The evidence suggests increasing numbers of people are rebelling against Conservative control – but the lack of any credible alternative from Labour has left them with nowhere to go. In that sense, Labour may be said to be driving people away from democracy and into slavery in a complete U-turn – away from the principles on which the party was created.

Martin Williams: “He is totally ignoring the electorate because these people only do democracy when it suits them!”

Ros Jesson: “Some Labour people… on BBC’s coverage… their frustration with the leadership was almost palpable.”

Ed’s message highlighted his values of “hard work, fairness and opportunity”. What did people think of that?

“I am sick to death of ‘hard work’ being touted as a value, as if those desperate to find a job were of no value,” commented Pauline Vernon. “The Labour Party is still so determined to occupy the middle ground they are becoming indistinguishable from the Conservatives.”

Paula Wilcock: “Half hearted promises, no believable policies. I want to hear a realistic plan of what they are going to do to get voters like me… to go back to the Labour Party.”

Baz Poulton (who supplied the image), had this to say: “Why not actually stand up for Labour values and ideals instead of just subscribing to the same as the Tories? Labour’s support has been dwindling as they have become more and more right wing… Standing more in line with Labour’s original values sees an obvious climb in support, while their desperation to be more Tory than the Tories is seeing their support suffer.

“It’s obvious why that happens, and what they need to do to get the support of their traditional voters who are turning elsewhere now. Labour’s manifesto reads like the Tory one.”

The worst of it is that, looking at the historical context, this is what Labour wanted – from the New Labour days onward. Look at Owen Jones’ recent Guardian article: “For years the political elite has pursued policies that have left large swaths of Britain gripped by insecurity: five million people trapped on social housing waiting lists; middle-income skilled jobs stripped from the economy; the longest fall in living standards since the Victorian era, in a country where most people in poverty are also in work.”

That was exactly what Margaret Thatcher, Keith Joseph and Nicholas Ridley planned back in the 1970s, as revealed in The Impact of Thatcherism on Health and Well-Being in Britain: “Their view was that defeat of the movement that had forced Heath’s U-turn would require, not simply the disengagement of the state from industry, but the substantial destruction of Britain’s remaining industrial base. The full employment that had been sustained across most of the post-war period was seen, together with the broader security offered by the welfare state, to be at the root of an unprecedented self-confidence among working-class communities.

“Very large-scale unemployment would end the ‘cycle of rising expectations,’ [and] permit the historic defeat of the trade union movement.”

This is exactly what Owen Jones wrote about on Monday.
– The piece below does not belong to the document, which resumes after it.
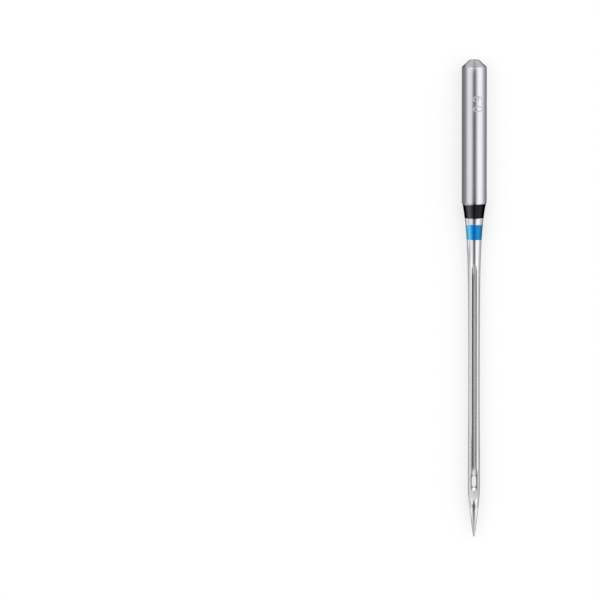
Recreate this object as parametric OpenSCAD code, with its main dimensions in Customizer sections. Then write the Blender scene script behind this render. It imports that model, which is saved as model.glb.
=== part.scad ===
// Sewing machine needle with a flat shank, for domestic overlock machines.
// It lies on the flat of its shank with the long groove up and the point towards -Y.
// Lengths in millimetres. Distances along the needle are measured from its butt.

/* [Length] */
// Distance from the butt to the top of the eye
butt_to_eye = 33.9; // [30:0.1:36]
// Distance from the top of the eye to the tip
eye_to_tip = 5.0; // [4:0.1:6]

/* [Shank] */
// Diameter of the round shank
shank_d = 2.02; // [1.8:0.01:2.3]
// Thickness of the shank from its flat to its round front
shank_flat_t = 1.62; // [1.5:0.01:1.75]
// Length of the straight shank, with the butt
shank_len = 11.5; // [9:0.1:13]
// Diameter of the flat end of the butt
butt_d = 0.74; // [0.4:0.02:1.2]
// Angle of the butt's cone from the needle's axis
butt_angle = 47.5; // [30:0.5:60]
// Radius of the rounded edge between the butt's cone and the shank
butt_edge_r = 0.15; // [0.05:0.05:0.6]

/* [Shoulder] */
// Length of the rounded bevel that ends the straight shank
bevel_len = 0.25; // [0.1:0.01:0.4]
// Drop in radius across that bevel
bevel_drop = 0.085; // [0.02:0.005:0.15]
// Length in which the shoulder falls to 37 percent of its height above the blade
shoulder_fall = 2.6; // [1.5:0.1:3.5]

/* [Blade and point] */
// Diameter of the blade
blade_d = 0.9; // [0.8:0.01:1.0]
// Diameter of the blade at the eye, where it swells a little
eye_swell_d = 0.966; // [0.85:0.002:1.1]
// Length above the eye in which the blade swells
swell_len = 6.9; // [3:0.1:9]
// Straight length below the eye before the point begins
point_delay = 0.2; // [0:0.05:0.5]
// Power that shapes the point, from a cone at 1 to a bulged ogive at 2
point_power = 1.3; // [1.1:0.1:2]
// Radius of the rounded tip
tip_r = 0.07; // [0.02:0.01:0.1]

/* [Eye] */
// Width of the eye
eye_w = 0.36; // [0.28:0.01:0.4]
// Length of the eye
eye_len = 0.95; // [0.7:0.01:1.2]
// Radius across the scoop that opens the long groove around the eye
scoop_r = 0.4; // [0.3:0.01:0.5]
// Depth of that scoop below the swell's front
scoop_depth = 0.24; // [0.1:0.01:0.26]
// Distance from the top of the scoop to the top of the eye
scoop_rise = 0.75; // [0.4:0.05:1.2]
// Distance from the bottom of the eye to the bottom of the scoop
scoop_foot = 1.05; // [0.7:0.05:1.4]
// Radius of the scoop's run-outs, along the needle
scoop_run_r = 1.2; // [1:0.1:2]

/* [Long groove] */
// Width of the long groove along the front
groove_w = 0.4; // [0.3:0.01:0.5]
// Depth of the long groove in the blade
groove_depth = 0.34; // [0.2:0.01:0.38]
// Distance from the end of the shank to where the long groove begins
groove_lead = 5.05; // [4:0.05:8]
// Radius of the long groove's run-out at the shoulder
groove_lead_r = 4; // [2:0.5:8]
// Distance from the bottom of the eye to where the long groove ends
groove_foot = 0.8; // [0.5:0.05:1.3]
// Radius of the long groove's run-out below the eye
groove_foot_r = 3; // [2:0.5:6]

/* [Back grooves] */
// Width of the second long groove, on the back of the blade
back_groove_w = 0.3; // [0.2:0.01:0.36]
// Depth of the second long groove
back_groove_depth = 0.16; // [0.08:0.01:0.18]
// Distance from the end of the shank to where the second groove begins
back_groove_lead = 6.5; // [5:0.1:9]
// Width of the short groove that leads out of the back of the eye
short_groove_w = 0.26; // [0.2:0.01:0.34]
// Depth of the short groove, from the blade's own back
short_groove_depth = 0.25; // [0.22:0.01:0.28]
// Distance from where the short groove begins to the top of the eye
short_groove_rise = 0.7; // [0.4:0.05:1.2]
// Distance from the bottom of the eye to where the short groove ends
short_groove_foot = 0.75; // [0.6:0.05:1.1]
// Radius of the second groove's run-outs
back_run_r = 3.5; // [2:0.5:6]
// Radius of the short groove's run-outs
short_run_r = 1.5; // [1:0.1:2]

/* [Scarf] */
// Depth of the scarf, the hollow for the looper behind the eye
scarf_depth = 0.2; // [0.12:0.01:0.24]
// Distance from the top of the scarf to the top of the eye
scarf_rise = 2.85; // [2:0.05:4]
// Distance from the bottom of the eye to the bottom of the scarf
scarf_foot = 0.45; // [0.3:0.05:0.55]
// Radius of the scarf's upper end
scarf_top_r = 2.5; // [1:0.5:4]
// Radius of the scarf's lower end
scarf_foot_r = 4; // [2:0.5:6]

/* [Colour bands] */
// Thickness of the lacquer of the bands, let in flush with the steel
lacquer_t = 0.02; // [0.015:0.005:0.04]
// Distance from the start of the shoulder to the black band
black_band_gap = 0.04; // [0.01:0.01:0.5]
// Width of the black band
black_band_w = 1.04; // [0.5:0.02:1.3]
// Bare width between the two bands
band_space = 0.58; // [0.2:0.02:1]
// Width of the blue band
blue_band_w = 1.16; // [0.5:0.02:1.3]

/* [Hidden] */
$fn = 96;

// Counts of the outline's steps along each curved stretch
edge_steps = 4;
bevel_steps = 4;
shoulder_steps = 16;
swell_steps = 6;
point_steps = 14;
tip_steps = 5;
// Share of the shoulder's height that its own steps follow, before the blade runs straight
shoulder_share = 0.98;
// Length by which cutters pass the surface that they cut
over = 0.5;

shank_r = shank_d / 2;
blade_r = blade_d / 2;
eye_swell_r = eye_swell_d / 2;
needle_len = butt_to_eye + eye_to_tip;
eye_bottom = butt_to_eye + eye_len;
flat_drop = shank_flat_t - shank_r;
cutter_reach = shank_r + over;

// The shoulder starts below the bevel, and the swell ends at the top of the eye
shoulder_s = shank_len + bevel_len;
shoulder_r = shank_r - bevel_drop;
bevel_r = (bevel_len * bevel_len + bevel_drop * bevel_drop) / (2 * bevel_drop);
bevel_angle = asin(bevel_len / bevel_r);
swell_s = butt_to_eye - swell_len;

// The point is an ogive that meets the ball of the rounded tip at tip_contact
point_s = eye_bottom + point_delay;
tip_angle = atan(point_power * eye_swell_r / (needle_len - point_s));
tip_centre = needle_len - tip_r;
tip_contact = tip_centre + tip_r * sin(tip_angle);
tip_share = 1 - tip_r * cos(tip_angle) / eye_swell_r;
apex_s = point_s + (tip_contact - point_s) / pow(tip_share, 1 / point_power);

// The butt's cone meets the shank in a rounded edge
butt_cone_len = (shank_r - butt_d / 2) / tan(butt_angle);
edge_end = butt_cone_len + butt_edge_r * tan(butt_angle / 2);

// Floors of the cuts, as heights from the axis, with the front up
groove_floor = blade_r - groove_depth;
scoop_floor = eye_swell_r - scoop_depth;
back_floor = blade_r - back_groove_depth;
short_floor = blade_r - short_groove_depth;
scarf_floor = blade_r - scarf_depth;

// Places of the bands
black_band_s = shoulder_s + black_band_gap;
blue_band_s = black_band_s + black_band_w + band_space;

// A smooth step from 0 to 1
function ease(t) =
    let (u = min(max(t, 0), 1))
    u * u * (3 - 2 * u);

// Radius of the shoulder and the blade at a distance from the butt
function blade_radius(s) =
    blade_r
    + (shoulder_r - blade_r) * exp(-(s - shoulder_s) / shoulder_fall)
    + (eye_swell_r - blade_r) * ease((s - swell_s) / swell_len);

// Radius of the point at a distance from the butt
function point_radius(s) =
    blade_radius(point_s) * (1 - pow(max(s - point_s, 0) / (apex_s - point_s), point_power));

function outer_radius(s) = s < point_s ? blade_radius(s) : point_radius(s);

// Length along the needle in which a round run-out of radius r climbs by rise
function run_len(r, rise) = sqrt(rise * (2 * r - rise));

// Outlines as points of radius and distance from the butt
butt_points = [
    for (i = [0:edge_steps])
        let (a = butt_angle * (1 - i / edge_steps))
        [shank_r - butt_edge_r * (1 - cos(a)), edge_end - butt_edge_r * sin(a)]
];
bevel_points = [
    for (i = [0:bevel_steps - 1])
        let (a = bevel_angle * i / bevel_steps)
        [shank_r - bevel_r * (1 - cos(a)), shank_len + bevel_r * sin(a)]
];
shoulder_points = [
    for (i = [0:shoulder_steps])
        let (s = shoulder_s - shoulder_fall * ln(1 - shoulder_share * i / shoulder_steps))
        [blade_radius(s), s]
];
swell_points = [
    for (i = [0:swell_steps])
        let (s = swell_s + swell_len * i / swell_steps)
        [blade_radius(s), s]
];
point_points = [
    for (i = [0:point_steps - 1])
        let (s = point_s + (tip_contact - point_s) * i / point_steps)
        [point_radius(s), s]
];
tip_points = [
    for (i = [0:tip_steps - 1])
        let (a = tip_angle + (90 - tip_angle) * i / tip_steps)
        [tip_r * cos(a), tip_centre + tip_r * sin(a)]
];
whole_outline = concat(
    [[butt_d / 2, 0]],
    butt_points,
    bevel_points,
    shoulder_points,
    swell_points,
    point_points,
    tip_points,
    [[0, needle_len]]
);

// Stands the needle's own axes, butt at the origin and front towards +Y, into its resting place
module lay() {
    translate([0, needle_len / 2, flat_drop])
        rotate([90, 0, 0])
            children();
}

// A round body turned from an outline, inset from its surface, with the shank's flat on its back
module turned(outline, inset) {
    last = len(outline) - 1;
    inner = [for (p = outline) [max(p[0] - inset, 0), p[1]]];
    difference() {
        rotate_extrude()
            polygon(concat([[0, outline[0][1]]], inner, inner[last][0] > 0 ? [[0, outline[last][1]]] : []));
        translate([-cutter_reach, inset - flat_drop - cutter_reach, -over])
            cube([2 * cutter_reach, cutter_reach, needle_len]);
    }
}

// A length of the needle, wider than its shank
module slice(start, width) {
    translate([0, 0, start])
        cylinder(r = cutter_reach, h = width);
}

// A band of lacquer around the shoulder, flush with the steel on both sides of it
module band(start, width) {
    intersection() {
        slice(start, width);
        difference() {
            turned(shoulder_points, 0);
            turned(shoulder_points, lacquer_t);
        }
    }
}

// The seat that a band of lacquer fills, open outwards
module band_seat(start, width) {
    difference() {
        slice(start, width);
        turned(shoulder_points, lacquer_t);
    }
}

// The section of a groove with a round floor, as seen along the needle
module groove_section(width, floor_y) {
    translate([0, floor_y + width / 2])
        circle(d = width);
    translate([-width / 2, floor_y + width / 2])
        square([width, over]);
}

// One end of a groove, which climbs out of the steel towards the butt along an arc
module run_out(width, floor_y, climb_r) {
    climb_angle = acos(1 - (shank_r - floor_y) / climb_r);
    translate([0, floor_y + climb_r, 0])
        rotate([0, 90, 0])
            rotate([0, 0, -90])
                rotate_extrude(angle = climb_angle)
                    translate([climb_r, 0])
                        rotate(90)
                            groove_section(width, 0);
}

// A groove in the front that leaves the steel at lead_s and foot_s, each along an arc
module groove(width, floor_y, lead_s, lead_r, foot_s, foot_r) {
    start = lead_s + run_len(lead_r, outer_radius(lead_s) - floor_y);
    end = foot_s - run_len(foot_r, outer_radius(foot_s) - floor_y);
    translate([0, 0, start])
        linear_extrude(height = end - start)
            groove_section(width, floor_y);
    translate([0, 0, start])
        run_out(width, floor_y, lead_r);
    translate([0, 0, end])
        mirror([0, 0, 1])
            run_out(width, floor_y, foot_r);
}

// The long groove that guides the thread down the front and through the eye
module long_groove() {
    groove(groove_w, groove_floor,
        shank_len + groove_lead, groove_lead_r,
        eye_bottom + groove_foot, groove_foot_r);
}

// The scoop that opens the long groove around the eye
module scoop() {
    groove(2 * scoop_r, scoop_floor,
        butt_to_eye - scoop_rise, scoop_run_r,
        eye_bottom + scoop_foot, scoop_run_r);
}

// The hollow behind the eye, with its round ends, as seen from the side
module scarf() {
    top_s = butt_to_eye - scarf_rise;
    foot_s = eye_bottom + scarf_foot;
    start = top_s + run_len(scarf_top_r, outer_radius(top_s) - scarf_floor);
    end = foot_s - run_len(scarf_foot_r, outer_radius(foot_s) - scarf_floor);
    rotate([0, -90, 0])
        linear_extrude(height = 2 * cutter_reach, center = true) {
            translate([start, -scarf_floor - over])
                square([end - start, over]);
            translate([start, -scarf_floor - scarf_top_r])
                circle(r = scarf_top_r);
            translate([end, -scarf_floor - scarf_foot_r])
                circle(r = scarf_foot_r);
        }
}

// The second long groove, down the back of the blade into the scarf
module back_groove() {
    mirror([0, 1, 0])
        groove(back_groove_w, back_floor,
            shank_len + back_groove_lead, back_run_r,
            butt_to_eye - scarf_rise / 2, back_run_r);
}

// The short groove that lets the thread out of the back of the eye
module short_groove() {
    mirror([0, 1, 0])
        groove(short_groove_w, short_floor,
            butt_to_eye - short_groove_rise, short_run_r,
            eye_bottom + short_groove_foot, short_run_r);
}

// The eye, a slot with round ends from the front to the back
module eye() {
    rotate([90, 0, 0])
        linear_extrude(height = 2 * cutter_reach, center = true) {
            translate([0, butt_to_eye + eye_w / 2])
                circle(d = eye_w);
            translate([-eye_w / 2, butt_to_eye + eye_w / 2])
                square([eye_w, eye_len - eye_w]);
            translate([0, eye_bottom - eye_w / 2])
                circle(d = eye_w);
        }
}

module needle() {
    color("silver")
        lay()
            difference() {
                turned(whole_outline, 0);
                band_seat(black_band_s, black_band_w);
                band_seat(blue_band_s, blue_band_w);
                long_groove();
                scoop();
                back_groove();
                short_groove();
                scarf();
                eye();
            }
}

module black_band() {
    color([0.08, 0.09, 0.1])
        lay()
            band(black_band_s, black_band_w);
}

module blue_band() {
    color([0.06, 0.45, 0.8])
        lay()
            band(blue_band_s, blue_band_w);
}

needle();
black_band();
blue_band();
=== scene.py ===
import math

import bmesh
import bpy
import numpy as np
from mathutils import Matrix, Vector


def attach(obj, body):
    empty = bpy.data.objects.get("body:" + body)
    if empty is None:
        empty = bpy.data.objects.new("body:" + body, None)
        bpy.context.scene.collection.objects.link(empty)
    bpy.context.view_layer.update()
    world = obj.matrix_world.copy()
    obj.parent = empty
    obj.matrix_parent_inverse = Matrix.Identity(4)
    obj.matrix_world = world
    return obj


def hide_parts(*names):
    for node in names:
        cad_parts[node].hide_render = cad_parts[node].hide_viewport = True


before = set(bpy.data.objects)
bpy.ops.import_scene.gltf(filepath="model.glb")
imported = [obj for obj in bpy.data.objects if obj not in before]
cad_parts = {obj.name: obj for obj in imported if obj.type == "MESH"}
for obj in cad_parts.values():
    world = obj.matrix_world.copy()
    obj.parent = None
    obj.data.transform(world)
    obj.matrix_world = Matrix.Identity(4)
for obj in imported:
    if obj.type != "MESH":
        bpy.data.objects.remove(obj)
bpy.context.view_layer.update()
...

Nicholas Ridley put these ideas forward in (for example) the Final Report of the Policy Group on the Nationalised Industries in – prepare to be shocked – 1977.

And Labour – in office – did nothing about it. This is part of the reason people don’t trust Labour now.

Let’s go back to Mr Jones: “For years Labour has pursued a strategy of professionalising its politicians: its upper ranks are dominated by privileged technocrats who have spent most of their lives in the Westminster bubble.

“The weakening of trade unions and local government has purged working-class voices from a party founded as the political wing of organised labour: just four per cent of all MPs come from a manual background.

“Special advisers are parachuted into constituencies they have never heard of.

“Policies are decided by focus groups; a language is spoken that is alien to the average punter, full of buzzwords and jargon such as ‘predistribution’ and ‘hard-working people better off’.”

All of these things are wrong. There’s no point in even going into the reasons; any right-thinking person will agree that an MP who has never had a proper job (working as a researcher for another MP doesn’t count) is infinitely less use than one who has had to work for a living.

What is Labour’s reaction to UKIP’s Euro win? “The likes of Ed Balls want to respond to the high tide of Farageism with a firmer immigration-bashing message.” In other words, following UKIP’s right-wing lead.

Owen is correct to say: “This is political suicide”. In fact, for Ed Balls, it should be a sacking offence. He’s got no business coming out with it and has embarrassed Labour and its supporters by doing so.

He is also right to say that Labour must be more strident about its policies. Not only that, these policies must address the problems that have been created by neoliberal Conservatism and reverse the trends. That doesn’t mean using the same tools, as New Labour tried – because when the electorate gets tired of Labour again, the Tories would be able to change everything back and hammer the poor like never before.

No – it means removing those tools altogether. A fresh approach to clean out the rot – and the vigilance required to ensure it does not return.

If Ed Miliband really wants to win next year’s election – and this is by no means certain at the moment – then Labour needs to rediscover the values of the British people.

And that means paying attention when we say what those values are.